◆ Exercise aim ◆
Each line from the one containing "Write part 2 of" through the one containing "bpy.context.scene.collection.objects.link(empty)" is to be retyped exactly, both end lines included, and all other lines left out.

-- start Record set --

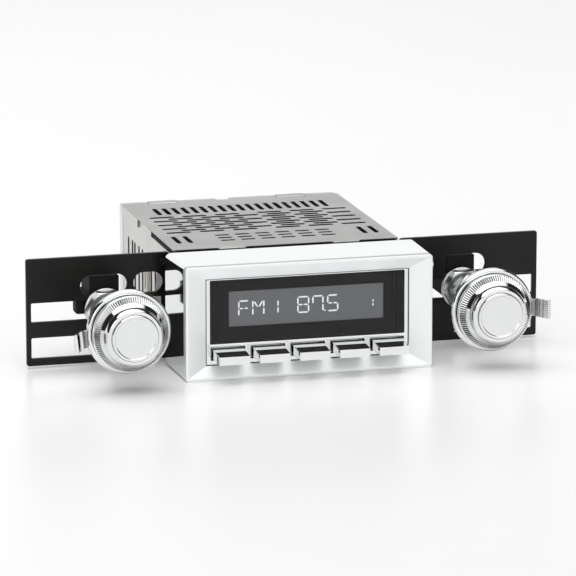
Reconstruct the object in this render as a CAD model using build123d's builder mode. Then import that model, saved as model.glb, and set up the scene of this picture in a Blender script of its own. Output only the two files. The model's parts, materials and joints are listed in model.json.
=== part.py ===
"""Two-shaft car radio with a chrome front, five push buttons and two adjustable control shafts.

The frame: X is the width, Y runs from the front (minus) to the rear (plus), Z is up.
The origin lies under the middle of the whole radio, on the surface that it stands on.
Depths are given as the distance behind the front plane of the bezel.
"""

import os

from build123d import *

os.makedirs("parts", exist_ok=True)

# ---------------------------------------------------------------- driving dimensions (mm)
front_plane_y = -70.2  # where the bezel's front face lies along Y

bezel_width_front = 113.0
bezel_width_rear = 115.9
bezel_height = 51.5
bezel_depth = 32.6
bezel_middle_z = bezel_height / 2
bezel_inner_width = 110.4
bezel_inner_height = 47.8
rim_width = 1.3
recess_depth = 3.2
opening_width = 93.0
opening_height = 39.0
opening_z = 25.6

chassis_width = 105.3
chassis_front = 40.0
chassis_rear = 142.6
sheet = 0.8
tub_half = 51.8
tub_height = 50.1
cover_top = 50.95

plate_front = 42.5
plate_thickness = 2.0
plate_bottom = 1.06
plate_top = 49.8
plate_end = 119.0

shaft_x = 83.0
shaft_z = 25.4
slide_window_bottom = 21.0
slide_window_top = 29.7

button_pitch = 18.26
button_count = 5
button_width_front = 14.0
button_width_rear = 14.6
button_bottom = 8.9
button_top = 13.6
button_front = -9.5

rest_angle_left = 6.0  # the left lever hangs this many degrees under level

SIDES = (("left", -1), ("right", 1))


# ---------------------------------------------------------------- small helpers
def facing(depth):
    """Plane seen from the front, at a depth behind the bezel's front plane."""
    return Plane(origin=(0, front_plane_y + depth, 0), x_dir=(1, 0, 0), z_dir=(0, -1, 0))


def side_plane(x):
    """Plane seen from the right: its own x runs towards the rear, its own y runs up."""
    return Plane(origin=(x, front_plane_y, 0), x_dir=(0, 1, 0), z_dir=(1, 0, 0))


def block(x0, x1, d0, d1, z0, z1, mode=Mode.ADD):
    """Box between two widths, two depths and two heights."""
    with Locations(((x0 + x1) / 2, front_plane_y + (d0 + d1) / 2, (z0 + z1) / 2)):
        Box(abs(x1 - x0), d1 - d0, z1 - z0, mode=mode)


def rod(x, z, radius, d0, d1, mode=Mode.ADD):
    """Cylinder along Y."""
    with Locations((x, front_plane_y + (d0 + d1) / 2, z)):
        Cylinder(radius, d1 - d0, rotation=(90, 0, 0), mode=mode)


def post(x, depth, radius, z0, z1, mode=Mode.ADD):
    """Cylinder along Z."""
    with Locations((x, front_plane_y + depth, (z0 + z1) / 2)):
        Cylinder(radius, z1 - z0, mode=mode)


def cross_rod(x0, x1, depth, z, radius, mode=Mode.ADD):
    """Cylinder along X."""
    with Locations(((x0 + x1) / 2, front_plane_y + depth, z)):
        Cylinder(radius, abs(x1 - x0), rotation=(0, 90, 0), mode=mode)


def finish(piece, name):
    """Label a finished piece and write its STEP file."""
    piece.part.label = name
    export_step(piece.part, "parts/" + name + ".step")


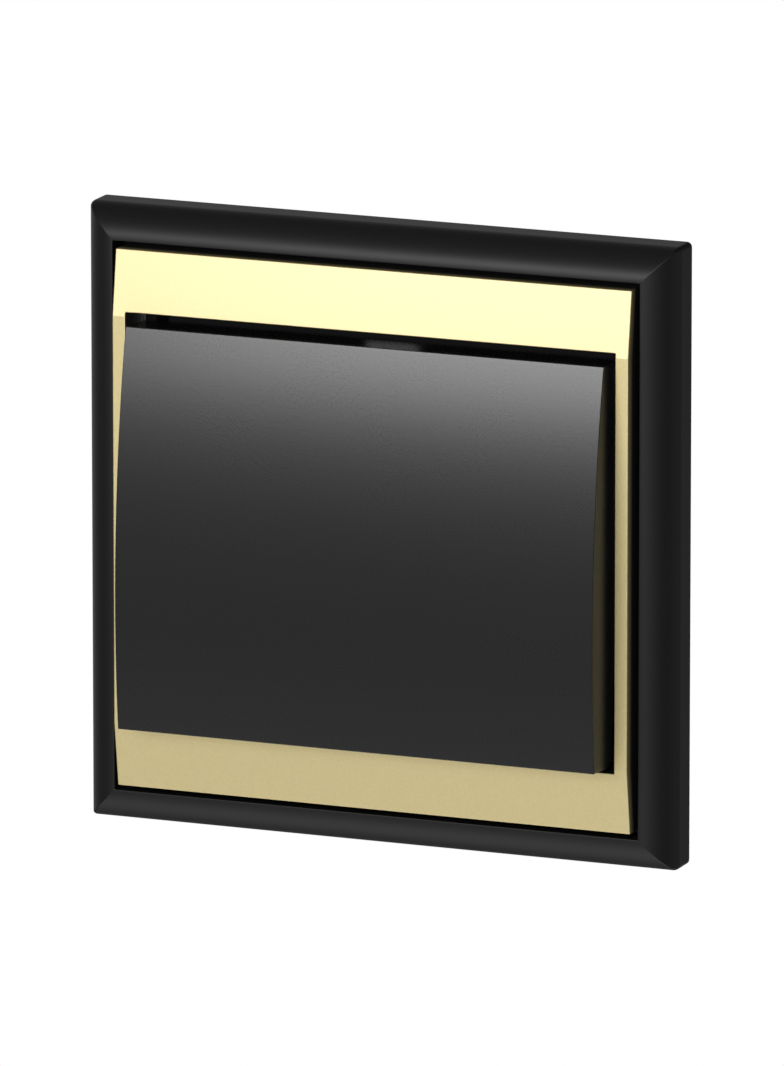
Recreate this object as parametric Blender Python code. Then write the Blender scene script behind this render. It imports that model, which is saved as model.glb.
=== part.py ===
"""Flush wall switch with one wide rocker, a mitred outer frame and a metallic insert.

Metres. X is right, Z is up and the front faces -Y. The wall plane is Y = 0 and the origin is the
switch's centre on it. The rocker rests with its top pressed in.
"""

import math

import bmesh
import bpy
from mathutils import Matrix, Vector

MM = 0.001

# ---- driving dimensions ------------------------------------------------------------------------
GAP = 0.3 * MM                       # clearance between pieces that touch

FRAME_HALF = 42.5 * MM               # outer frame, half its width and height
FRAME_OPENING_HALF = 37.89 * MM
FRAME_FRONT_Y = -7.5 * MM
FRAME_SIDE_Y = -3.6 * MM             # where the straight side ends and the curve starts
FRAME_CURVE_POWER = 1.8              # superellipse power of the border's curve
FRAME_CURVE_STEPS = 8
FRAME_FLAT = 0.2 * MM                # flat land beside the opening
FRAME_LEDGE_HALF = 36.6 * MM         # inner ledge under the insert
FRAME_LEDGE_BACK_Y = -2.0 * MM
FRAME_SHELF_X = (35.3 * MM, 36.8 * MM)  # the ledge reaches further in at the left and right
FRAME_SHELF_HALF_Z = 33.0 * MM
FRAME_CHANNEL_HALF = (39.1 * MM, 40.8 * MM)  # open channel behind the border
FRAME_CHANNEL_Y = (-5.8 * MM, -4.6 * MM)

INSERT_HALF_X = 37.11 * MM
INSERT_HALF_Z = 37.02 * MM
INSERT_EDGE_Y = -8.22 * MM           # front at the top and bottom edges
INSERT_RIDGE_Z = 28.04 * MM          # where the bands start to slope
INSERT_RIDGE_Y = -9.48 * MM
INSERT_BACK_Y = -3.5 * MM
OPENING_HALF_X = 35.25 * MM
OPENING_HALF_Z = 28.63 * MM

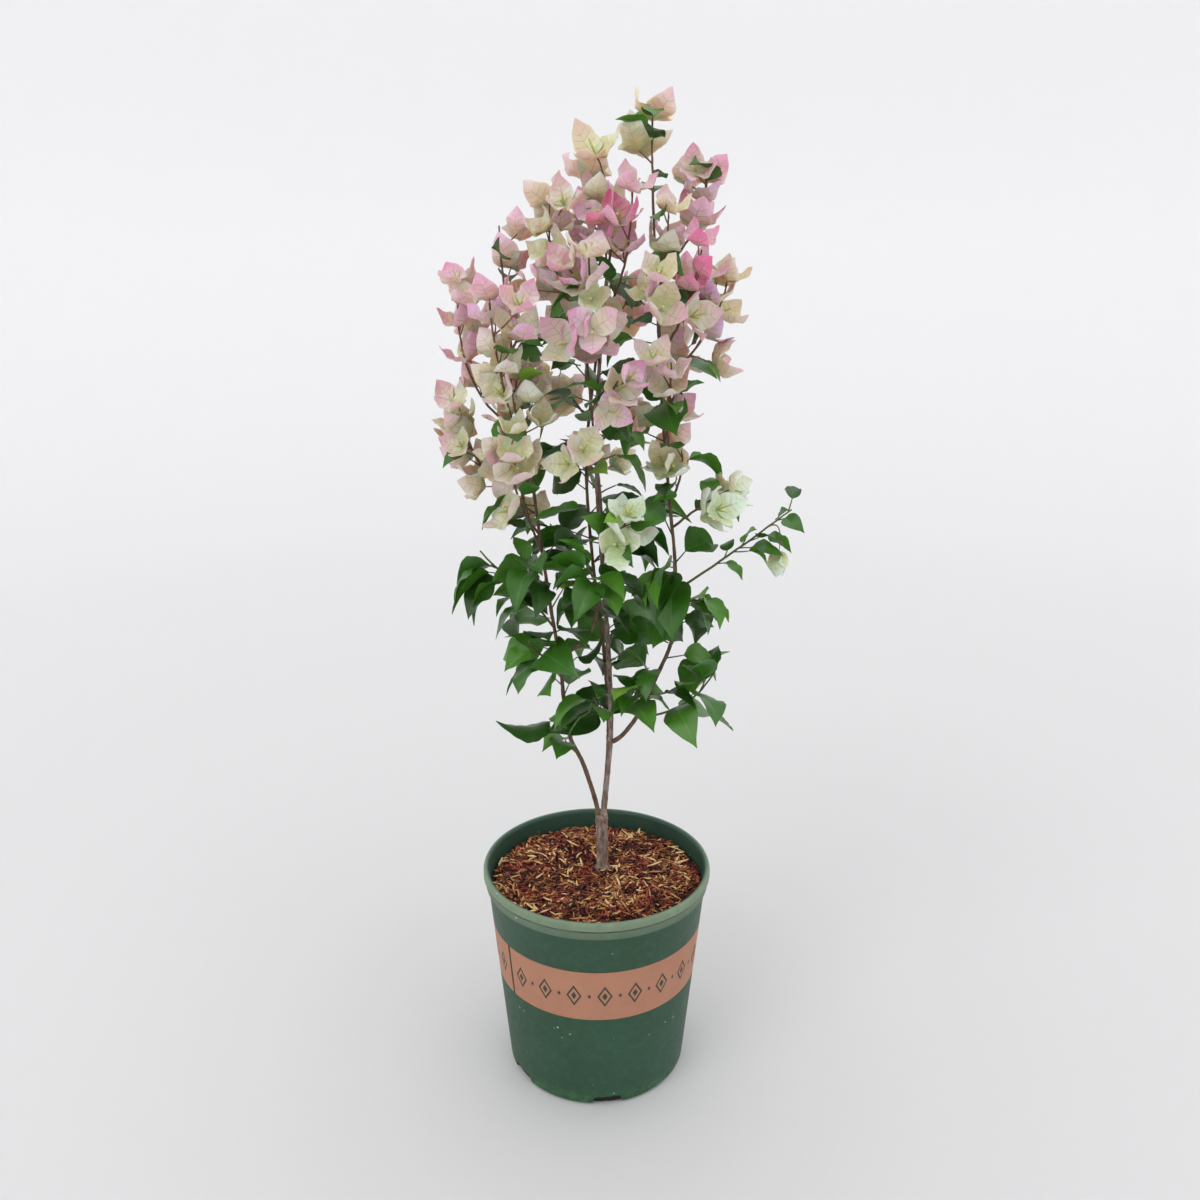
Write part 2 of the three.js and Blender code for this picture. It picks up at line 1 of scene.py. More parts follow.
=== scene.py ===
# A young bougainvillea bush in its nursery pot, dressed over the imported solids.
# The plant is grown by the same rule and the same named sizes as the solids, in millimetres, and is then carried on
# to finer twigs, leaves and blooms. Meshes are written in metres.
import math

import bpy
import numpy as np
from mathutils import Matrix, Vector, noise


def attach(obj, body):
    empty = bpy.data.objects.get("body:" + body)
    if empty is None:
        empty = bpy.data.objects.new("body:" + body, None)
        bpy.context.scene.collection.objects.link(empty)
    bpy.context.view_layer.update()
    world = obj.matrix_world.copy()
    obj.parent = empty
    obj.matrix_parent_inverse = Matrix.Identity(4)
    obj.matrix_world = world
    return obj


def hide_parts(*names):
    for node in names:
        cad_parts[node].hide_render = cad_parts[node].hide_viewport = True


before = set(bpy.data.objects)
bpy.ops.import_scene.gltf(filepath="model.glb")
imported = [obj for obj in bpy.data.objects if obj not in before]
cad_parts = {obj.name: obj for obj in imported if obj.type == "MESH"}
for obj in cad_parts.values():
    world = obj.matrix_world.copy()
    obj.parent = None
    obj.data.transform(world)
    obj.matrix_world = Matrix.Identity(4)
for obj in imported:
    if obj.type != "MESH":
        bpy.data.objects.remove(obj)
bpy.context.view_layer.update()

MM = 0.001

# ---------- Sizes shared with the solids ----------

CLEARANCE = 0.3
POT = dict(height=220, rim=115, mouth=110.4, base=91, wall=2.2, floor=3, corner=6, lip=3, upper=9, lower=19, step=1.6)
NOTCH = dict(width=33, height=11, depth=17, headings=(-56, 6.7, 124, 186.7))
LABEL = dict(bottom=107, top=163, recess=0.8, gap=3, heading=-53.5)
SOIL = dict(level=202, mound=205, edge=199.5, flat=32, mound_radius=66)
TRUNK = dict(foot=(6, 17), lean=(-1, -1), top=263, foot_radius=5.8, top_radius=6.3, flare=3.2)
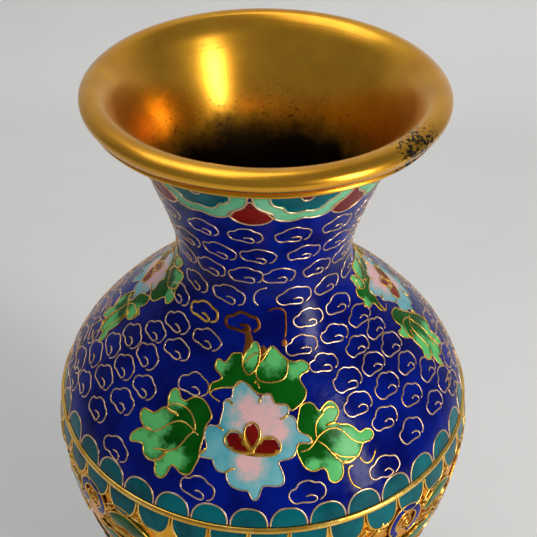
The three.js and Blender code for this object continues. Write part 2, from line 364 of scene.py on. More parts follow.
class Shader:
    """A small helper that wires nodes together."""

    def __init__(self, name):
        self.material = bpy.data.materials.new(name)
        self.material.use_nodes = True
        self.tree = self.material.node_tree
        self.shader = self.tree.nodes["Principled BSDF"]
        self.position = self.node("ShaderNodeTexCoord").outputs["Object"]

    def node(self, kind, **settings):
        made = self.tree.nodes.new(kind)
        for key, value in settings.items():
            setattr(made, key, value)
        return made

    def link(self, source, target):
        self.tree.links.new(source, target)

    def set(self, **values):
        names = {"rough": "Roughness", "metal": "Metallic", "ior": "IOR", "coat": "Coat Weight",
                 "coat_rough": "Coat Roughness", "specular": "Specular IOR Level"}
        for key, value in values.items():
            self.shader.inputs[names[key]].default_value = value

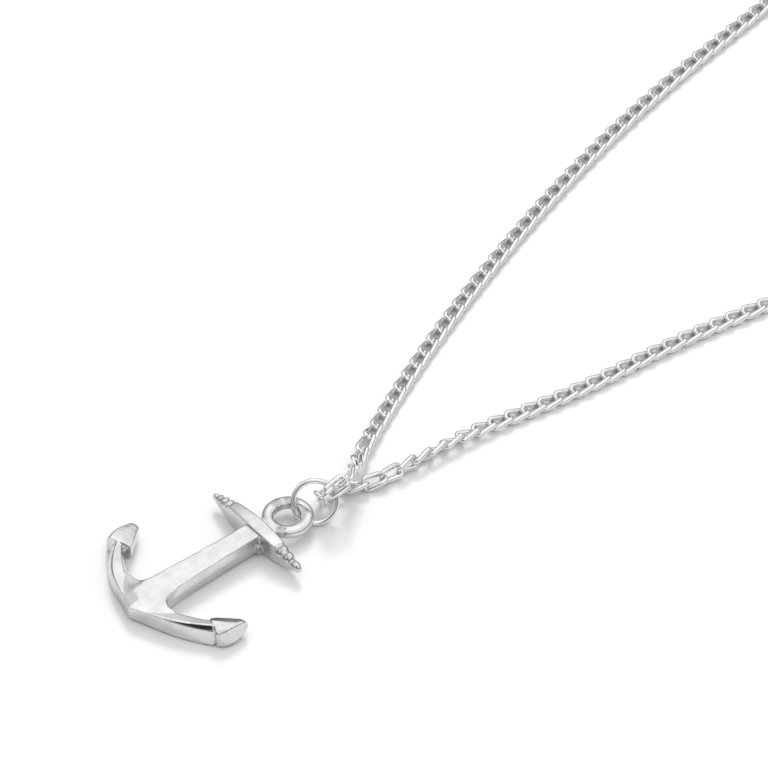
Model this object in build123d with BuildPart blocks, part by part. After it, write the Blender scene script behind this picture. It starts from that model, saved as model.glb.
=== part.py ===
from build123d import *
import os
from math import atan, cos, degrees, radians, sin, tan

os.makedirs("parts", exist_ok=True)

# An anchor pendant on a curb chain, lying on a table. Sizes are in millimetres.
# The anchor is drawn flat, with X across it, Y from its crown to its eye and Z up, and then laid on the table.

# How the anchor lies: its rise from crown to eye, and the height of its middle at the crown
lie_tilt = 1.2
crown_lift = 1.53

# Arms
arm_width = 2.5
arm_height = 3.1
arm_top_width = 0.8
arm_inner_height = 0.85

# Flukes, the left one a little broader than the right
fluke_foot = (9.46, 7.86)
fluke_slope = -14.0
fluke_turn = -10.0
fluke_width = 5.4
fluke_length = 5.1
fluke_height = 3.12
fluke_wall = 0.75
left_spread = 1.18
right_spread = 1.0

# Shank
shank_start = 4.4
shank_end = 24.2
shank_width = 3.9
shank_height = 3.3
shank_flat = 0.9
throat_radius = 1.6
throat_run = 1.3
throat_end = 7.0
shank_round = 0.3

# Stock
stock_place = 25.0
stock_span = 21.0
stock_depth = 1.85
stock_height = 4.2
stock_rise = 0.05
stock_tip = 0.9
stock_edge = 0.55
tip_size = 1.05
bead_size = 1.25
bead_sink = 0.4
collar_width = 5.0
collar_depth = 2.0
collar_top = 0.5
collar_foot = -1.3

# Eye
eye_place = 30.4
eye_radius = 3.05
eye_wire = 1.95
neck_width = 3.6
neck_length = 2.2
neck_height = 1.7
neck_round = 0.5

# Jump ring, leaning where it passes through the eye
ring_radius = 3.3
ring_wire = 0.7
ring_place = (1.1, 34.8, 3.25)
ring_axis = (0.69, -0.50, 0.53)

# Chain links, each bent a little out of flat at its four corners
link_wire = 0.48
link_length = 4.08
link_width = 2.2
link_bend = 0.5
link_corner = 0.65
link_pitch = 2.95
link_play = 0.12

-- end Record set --

◆ Problem solution ◆
Write part 2 of the three.js and Blender code for this picture. It picks up at line 1 of scene.py. More parts follow.
=== scene.py ===
# A young bougainvillea bush in its nursery pot, dressed over the imported solids.
# The plant is grown by the same rule and the same named sizes as the solids, in millimetres, and is then carried on
# to finer twigs, leaves and blooms. Meshes are written in metres.
import math

import bpy
import numpy as np
from mathutils import Matrix, Vector, noise


def attach(obj, body):
    empty = bpy.data.objects.get("body:" + body)
    if empty is None:
        empty = bpy.data.objects.new("body:" + body, None)
        bpy.context.scene.collection.objects.link(empty)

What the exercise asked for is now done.